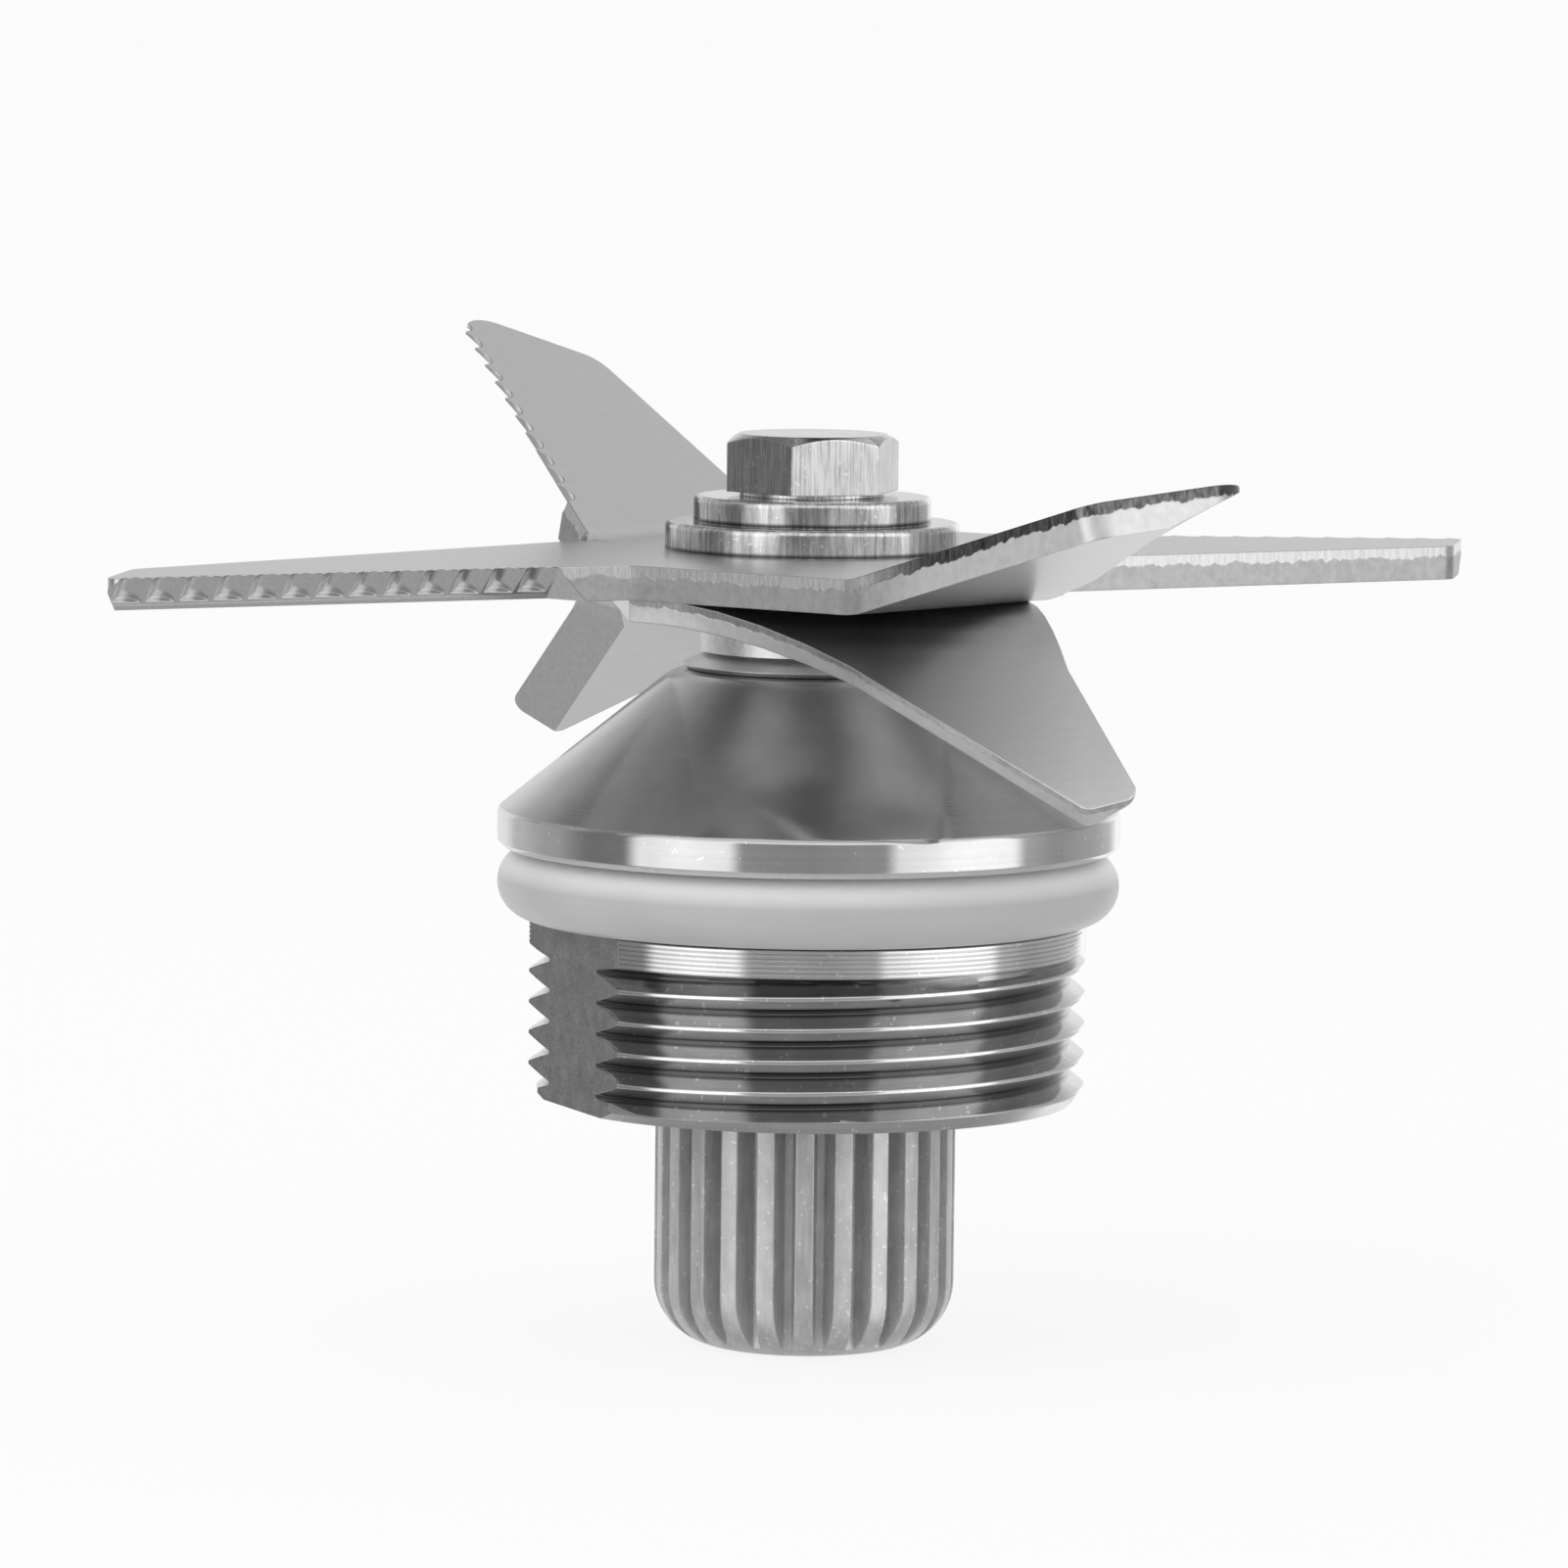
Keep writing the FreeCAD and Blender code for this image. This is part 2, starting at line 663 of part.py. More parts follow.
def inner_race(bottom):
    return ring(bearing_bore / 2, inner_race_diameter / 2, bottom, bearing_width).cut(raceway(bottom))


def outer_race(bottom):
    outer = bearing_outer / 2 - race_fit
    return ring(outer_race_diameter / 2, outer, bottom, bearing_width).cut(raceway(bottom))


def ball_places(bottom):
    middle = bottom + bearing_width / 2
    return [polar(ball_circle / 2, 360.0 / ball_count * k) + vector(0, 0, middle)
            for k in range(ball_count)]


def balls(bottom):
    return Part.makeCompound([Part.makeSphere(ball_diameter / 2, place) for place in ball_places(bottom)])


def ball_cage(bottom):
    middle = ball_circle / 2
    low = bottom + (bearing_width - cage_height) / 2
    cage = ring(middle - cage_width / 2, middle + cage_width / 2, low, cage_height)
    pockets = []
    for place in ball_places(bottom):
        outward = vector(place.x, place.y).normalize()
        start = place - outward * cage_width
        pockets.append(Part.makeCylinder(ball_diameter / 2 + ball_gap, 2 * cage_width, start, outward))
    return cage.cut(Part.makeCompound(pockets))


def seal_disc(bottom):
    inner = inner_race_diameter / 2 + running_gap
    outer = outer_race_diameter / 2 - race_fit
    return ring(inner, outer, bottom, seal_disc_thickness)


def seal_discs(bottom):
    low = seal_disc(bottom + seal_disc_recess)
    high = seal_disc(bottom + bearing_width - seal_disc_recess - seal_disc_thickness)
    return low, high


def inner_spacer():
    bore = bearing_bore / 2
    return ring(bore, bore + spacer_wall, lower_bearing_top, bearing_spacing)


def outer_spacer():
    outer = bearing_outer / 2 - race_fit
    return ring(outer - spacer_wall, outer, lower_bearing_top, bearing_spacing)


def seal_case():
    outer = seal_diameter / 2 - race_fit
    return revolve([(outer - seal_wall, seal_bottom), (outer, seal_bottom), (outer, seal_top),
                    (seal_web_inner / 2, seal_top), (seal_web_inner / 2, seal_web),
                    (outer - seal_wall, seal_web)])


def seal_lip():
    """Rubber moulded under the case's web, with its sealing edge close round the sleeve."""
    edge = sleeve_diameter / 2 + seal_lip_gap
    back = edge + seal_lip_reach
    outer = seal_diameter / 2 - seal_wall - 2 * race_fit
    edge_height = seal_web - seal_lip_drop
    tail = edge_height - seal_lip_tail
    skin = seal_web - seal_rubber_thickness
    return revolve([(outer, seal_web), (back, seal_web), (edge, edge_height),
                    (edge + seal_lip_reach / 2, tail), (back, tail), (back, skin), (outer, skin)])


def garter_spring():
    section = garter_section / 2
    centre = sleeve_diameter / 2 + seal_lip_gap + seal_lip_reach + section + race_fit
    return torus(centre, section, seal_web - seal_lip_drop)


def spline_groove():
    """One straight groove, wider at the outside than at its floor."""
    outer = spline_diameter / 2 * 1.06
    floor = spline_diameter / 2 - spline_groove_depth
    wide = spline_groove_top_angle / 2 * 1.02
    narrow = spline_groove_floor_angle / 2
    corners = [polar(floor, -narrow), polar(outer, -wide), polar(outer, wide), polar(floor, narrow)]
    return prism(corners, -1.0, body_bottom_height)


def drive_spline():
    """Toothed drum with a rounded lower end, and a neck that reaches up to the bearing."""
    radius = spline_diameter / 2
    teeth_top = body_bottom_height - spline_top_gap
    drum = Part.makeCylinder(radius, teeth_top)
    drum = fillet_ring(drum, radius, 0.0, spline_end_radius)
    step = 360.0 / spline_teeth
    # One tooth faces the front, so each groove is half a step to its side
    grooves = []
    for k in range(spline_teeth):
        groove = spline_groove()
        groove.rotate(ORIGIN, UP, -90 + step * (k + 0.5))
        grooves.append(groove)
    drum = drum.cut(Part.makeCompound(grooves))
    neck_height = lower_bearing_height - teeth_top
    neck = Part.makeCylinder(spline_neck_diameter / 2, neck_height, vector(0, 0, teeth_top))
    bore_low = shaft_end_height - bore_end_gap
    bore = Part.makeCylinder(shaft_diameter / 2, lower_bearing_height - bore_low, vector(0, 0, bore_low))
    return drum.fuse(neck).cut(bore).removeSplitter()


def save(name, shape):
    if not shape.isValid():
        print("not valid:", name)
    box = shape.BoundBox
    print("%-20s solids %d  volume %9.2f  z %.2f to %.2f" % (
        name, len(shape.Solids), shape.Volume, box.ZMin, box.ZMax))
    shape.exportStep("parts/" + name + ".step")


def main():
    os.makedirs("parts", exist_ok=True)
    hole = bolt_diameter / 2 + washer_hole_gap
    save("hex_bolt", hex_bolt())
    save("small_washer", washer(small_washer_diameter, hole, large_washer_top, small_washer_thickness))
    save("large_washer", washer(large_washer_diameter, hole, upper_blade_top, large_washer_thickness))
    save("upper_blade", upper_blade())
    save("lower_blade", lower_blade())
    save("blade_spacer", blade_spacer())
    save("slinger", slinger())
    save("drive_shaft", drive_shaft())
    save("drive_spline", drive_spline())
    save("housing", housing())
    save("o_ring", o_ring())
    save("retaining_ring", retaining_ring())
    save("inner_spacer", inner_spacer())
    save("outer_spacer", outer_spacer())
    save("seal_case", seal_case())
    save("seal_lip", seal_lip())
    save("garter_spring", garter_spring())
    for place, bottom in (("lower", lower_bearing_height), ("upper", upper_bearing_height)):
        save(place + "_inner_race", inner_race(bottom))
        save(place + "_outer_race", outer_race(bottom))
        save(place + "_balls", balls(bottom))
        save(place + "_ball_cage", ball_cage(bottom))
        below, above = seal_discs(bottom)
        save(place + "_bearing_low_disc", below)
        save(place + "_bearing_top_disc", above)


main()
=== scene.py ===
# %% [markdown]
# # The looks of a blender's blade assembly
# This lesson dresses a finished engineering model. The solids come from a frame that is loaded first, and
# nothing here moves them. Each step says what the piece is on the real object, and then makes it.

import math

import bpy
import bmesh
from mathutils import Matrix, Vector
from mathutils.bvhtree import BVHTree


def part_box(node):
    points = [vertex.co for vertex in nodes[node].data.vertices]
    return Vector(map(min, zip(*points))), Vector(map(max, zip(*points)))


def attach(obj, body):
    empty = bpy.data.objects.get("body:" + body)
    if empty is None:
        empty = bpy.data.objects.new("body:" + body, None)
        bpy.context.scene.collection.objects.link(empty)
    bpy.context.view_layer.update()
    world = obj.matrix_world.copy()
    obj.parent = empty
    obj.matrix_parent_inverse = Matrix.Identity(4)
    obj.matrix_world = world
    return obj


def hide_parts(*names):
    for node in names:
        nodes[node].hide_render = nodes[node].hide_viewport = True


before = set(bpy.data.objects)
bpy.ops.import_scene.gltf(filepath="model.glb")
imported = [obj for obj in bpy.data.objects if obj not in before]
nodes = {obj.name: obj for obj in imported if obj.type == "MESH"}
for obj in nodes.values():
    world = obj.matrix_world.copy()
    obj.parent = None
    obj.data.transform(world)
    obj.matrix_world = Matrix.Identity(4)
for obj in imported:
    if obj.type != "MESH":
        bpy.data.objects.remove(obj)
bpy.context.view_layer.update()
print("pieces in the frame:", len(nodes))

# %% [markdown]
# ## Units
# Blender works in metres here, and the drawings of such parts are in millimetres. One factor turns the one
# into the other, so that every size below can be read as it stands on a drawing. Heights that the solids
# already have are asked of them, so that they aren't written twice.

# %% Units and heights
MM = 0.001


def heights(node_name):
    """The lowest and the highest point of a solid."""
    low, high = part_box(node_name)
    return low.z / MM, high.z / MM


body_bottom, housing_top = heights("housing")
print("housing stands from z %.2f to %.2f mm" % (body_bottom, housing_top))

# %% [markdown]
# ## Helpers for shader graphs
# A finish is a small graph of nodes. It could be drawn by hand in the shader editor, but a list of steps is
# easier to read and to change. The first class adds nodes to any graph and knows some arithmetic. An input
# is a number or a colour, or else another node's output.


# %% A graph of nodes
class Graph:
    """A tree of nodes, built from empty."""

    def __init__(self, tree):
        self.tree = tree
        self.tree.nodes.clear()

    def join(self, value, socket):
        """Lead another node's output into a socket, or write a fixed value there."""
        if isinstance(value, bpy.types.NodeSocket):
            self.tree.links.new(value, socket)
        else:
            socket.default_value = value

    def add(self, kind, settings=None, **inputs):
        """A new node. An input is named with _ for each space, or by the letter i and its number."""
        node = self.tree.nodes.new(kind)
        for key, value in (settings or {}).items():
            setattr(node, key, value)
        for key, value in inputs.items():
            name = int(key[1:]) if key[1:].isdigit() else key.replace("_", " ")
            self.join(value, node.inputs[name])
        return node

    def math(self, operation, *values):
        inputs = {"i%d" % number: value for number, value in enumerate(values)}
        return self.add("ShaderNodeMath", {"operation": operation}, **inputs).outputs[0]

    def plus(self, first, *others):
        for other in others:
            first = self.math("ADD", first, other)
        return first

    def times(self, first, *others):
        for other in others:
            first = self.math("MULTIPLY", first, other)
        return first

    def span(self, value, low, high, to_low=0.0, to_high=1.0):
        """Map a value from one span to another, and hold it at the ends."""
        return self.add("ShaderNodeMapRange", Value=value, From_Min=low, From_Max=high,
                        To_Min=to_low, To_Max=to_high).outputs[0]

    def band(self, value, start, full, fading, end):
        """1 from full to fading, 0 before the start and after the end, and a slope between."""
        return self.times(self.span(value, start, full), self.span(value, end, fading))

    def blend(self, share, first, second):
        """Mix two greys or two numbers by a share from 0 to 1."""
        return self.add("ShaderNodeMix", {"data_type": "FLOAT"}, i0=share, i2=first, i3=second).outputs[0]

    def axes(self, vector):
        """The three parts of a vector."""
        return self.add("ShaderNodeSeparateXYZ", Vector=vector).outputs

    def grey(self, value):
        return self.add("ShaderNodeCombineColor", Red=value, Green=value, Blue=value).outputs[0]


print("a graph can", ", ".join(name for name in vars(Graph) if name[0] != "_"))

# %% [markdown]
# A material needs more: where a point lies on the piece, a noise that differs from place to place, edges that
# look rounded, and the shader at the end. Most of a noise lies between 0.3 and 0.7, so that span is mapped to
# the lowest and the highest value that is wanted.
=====
== Aim of the task ==
Return exactly the lines from the beginning of the data above through the one containing "outer, lower_bearing_top, bearing_spacing)", please. Include both end lines and add nothing else.

== Problem solution ==
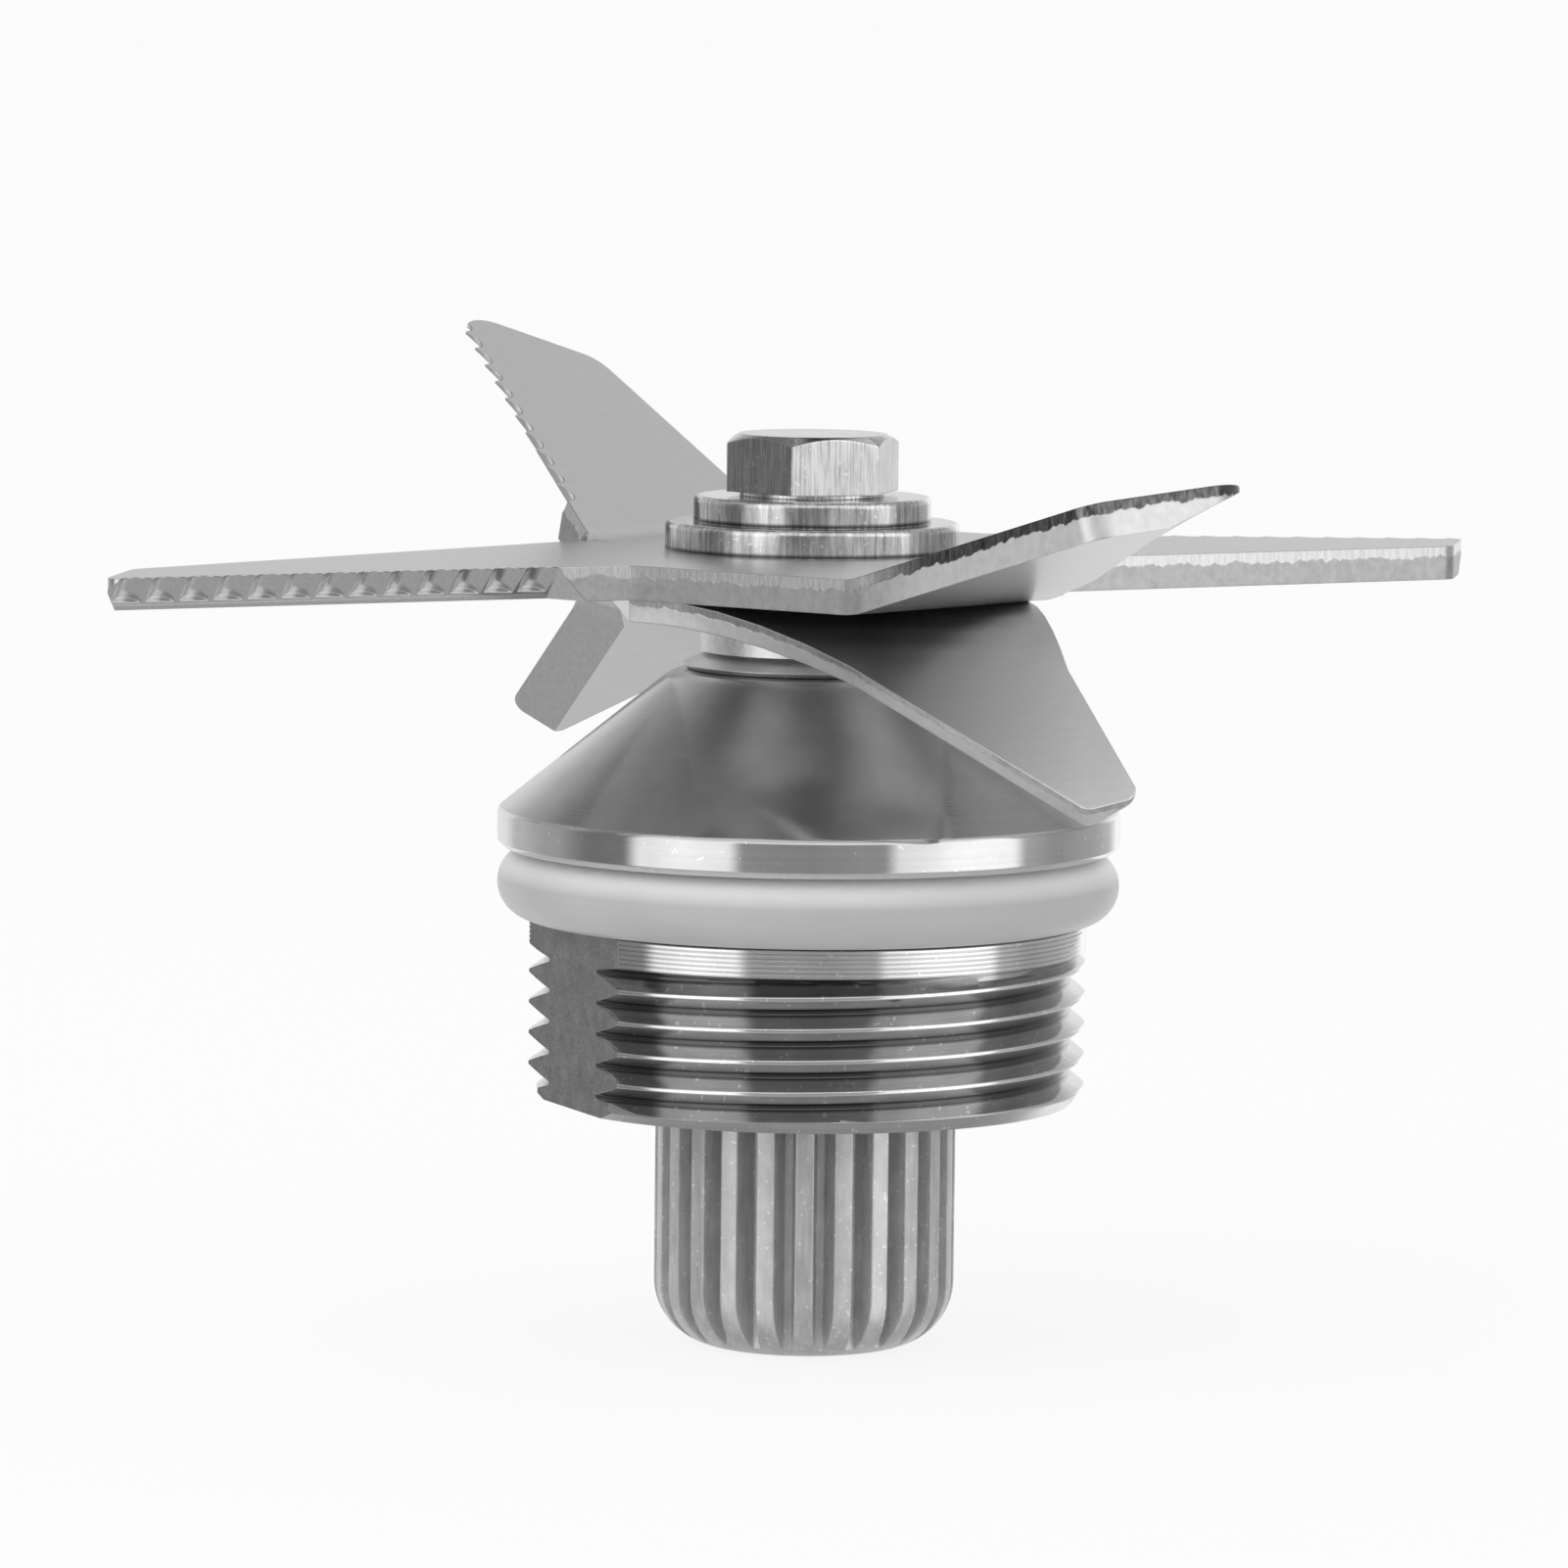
Keep writing the FreeCAD and Blender code for this image. This is part 2, starting at line 663 of part.py. More parts follow.
def inner_race(bottom):
    return ring(bearing_bore / 2, inner_race_diameter / 2, bottom, bearing_width).cut(raceway(bottom))


def outer_race(bottom):
    outer = bearing_outer / 2 - race_fit
    return ring(outer_race_diameter / 2, outer, bottom, bearing_width).cut(raceway(bottom))


def ball_places(bottom):
    middle = bottom + bearing_width / 2
    return [polar(ball_circle / 2, 360.0 / ball_count * k) + vector(0, 0, middle)
            for k in range(ball_count)]


def balls(bottom):
    return Part.makeCompound([Part.makeSphere(ball_diameter / 2, place) for place in ball_places(bottom)])


def ball_cage(bottom):
    middle = ball_circle / 2
    low = bottom + (bearing_width - cage_height) / 2
    cage = ring(middle - cage_width / 2, middle + cage_width / 2, low, cage_height)
    pockets = []
    for place in ball_places(bottom):
        outward = vector(place.x, place.y).normalize()
        start = place - outward * cage_width
        pockets.append(Part.makeCylinder(ball_diameter / 2 + ball_gap, 2 * cage_width, start, outward))
    return cage.cut(Part.makeCompound(pockets))


def seal_disc(bottom):
    inner = inner_race_diameter / 2 + running_gap
    outer = outer_race_diameter / 2 - race_fit
    return ring(inner, outer, bottom, seal_disc_thickness)


def seal_discs(bottom):
    low = seal_disc(bottom + seal_disc_recess)
    high = seal_disc(bottom + bearing_width - seal_disc_recess - seal_disc_thickness)
    return low, high


def inner_spacer():
    bore = bearing_bore / 2
    return ring(bore, bore + spacer_wall, lower_bearing_top, bearing_spacing)


def outer_spacer():
    outer = bearing_outer / 2 - race_fit
    return ring(outer - spacer_wall, outer, lower_bearing_top, bearing_spacing)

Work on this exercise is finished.